Hope is alive in Morocco

She’d be sitting there every Friday, appealing to the generosity of the people headed for mid-day prayers.

Almost every mosque-goer would press a dirham into her palm.  Even in a country where beggars are so ever-present that you become numb to them, she stood out.

Maybe it was her two little girls, Shayma, a polite and spunky 3 year old, and Khadija, a 4 month old baby permanently strapped to her mother’s back.

I think it was something more though, a shiny aura about her, a calm serenity on her face that made you trust her and moved you to help.

I’d pass her with my own daughter, also a 3 year old, on our way to her private school.  Hard to keep tears at bay, like so many other places, faces, stories of hardship.

I’d gather up all my daughter’s clothes.  The cute dress someone sent her from the states, from land’s end, too small now.  The clothes my daughter refused to wear, too tight, too formal, too scratchy, etc.  When i’d hand over the bag, it became treasure in their hands.

We’d talk.  Our kids playing together on the sidewalk, as people continued to drop coins on the cloth she’d laid out.

“I thought he’d marry me, but when I got pregnant, he told me to leave.  I didn’t have any sense.”

She may not have had any sense…she certainly did not have an education…she did not have what we westerners would call “self esteem”…or she would have demanded so much more…a marriage contract to protect her and her kids, for one.

But women make poor choices every day, and pay the consequences.  Single moms raising babies all over the world, God bless them all.

What she does have is patience, and strength, more of these virtues than I can even fathom.

I wanted to help.  She said she was managing, surviving.  How about school?  I asked.  That would be nice, she said.  So we made an agreement, she would find a school for Shayma, I would pay for it (technically, my hubby would pay, since he’s the one with the job around here, but you know, what’s mine is yours, and all that).

Shayma was ecstatic about her new school (which cost 100 dhs, or about 15 dollars a month).  She treasured her pens and notebooks.  She learned her alphabet, in Arabic and French.  I didn’t see much of her anymore, she no longer accompanied her mom and baby sister on all day begging rounds.  Her mom was happy, she did not want Shayma to grow up learning to beg.  She wanted more for her girls.

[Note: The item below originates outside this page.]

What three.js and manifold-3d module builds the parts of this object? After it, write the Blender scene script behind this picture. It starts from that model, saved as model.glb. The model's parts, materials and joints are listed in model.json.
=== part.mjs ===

Eventually, Shayma started 1st grade in public school.  It was free so I no longer paid the monthly school fees.

One day, Shayma’s mom and her little sister came by.  Shayma’s mom (ok, I honestly don’t know her name, since she always refers to herself as Shayma’s mom, and we don’t exactly have much need to call each other by our first names), so, Shayma’s mom was dressed “normally” in a nice jellaba.  Her outward appearance was strikingly different, in fact the whole way she carried herself was different.  She was not hunched and diminutive, trying to disappear.  She stood up straight, with a beaming smile on her face.

“What happened?”  I asked.

“I got a job,” she said,  “at a cafe, I make msemen”.  (msemen is a type of fried bread served in many cafes)

“Bessehha!” I gushed.  Then I pressed her for details, how many hours did she work, how much did she make, and how did the girls manage.

She obliged me with replies to all my nosy queries.  She worked 12 hours a day, 6 days a week, and she made 50 dirhams a day (about 6 dollars a day).  She left her youngest daughter, now about 4 years old, with a babysitter, whom she paid 300 dirhams a month (36 dollars), out of which the babysitter paid for a school, and would take her and bring her back, and basically keep her until her mom came home.

She was so happy and proud of herself.  I was so surprised and excited.  And I do believe her girls will fair better through EDUCATION.  It’s such a life-changer.  Oh it’s such a key to understanding the world.  I believe in it so strongly.  I am all for empowering girls and women with an education.  Knowing how to read and write, knowing enough about their bodies to make good choices, these things we take for granted can have such a profound and empowering impact on their lives. Yes, hope is alive in Morocco, and it’s called education.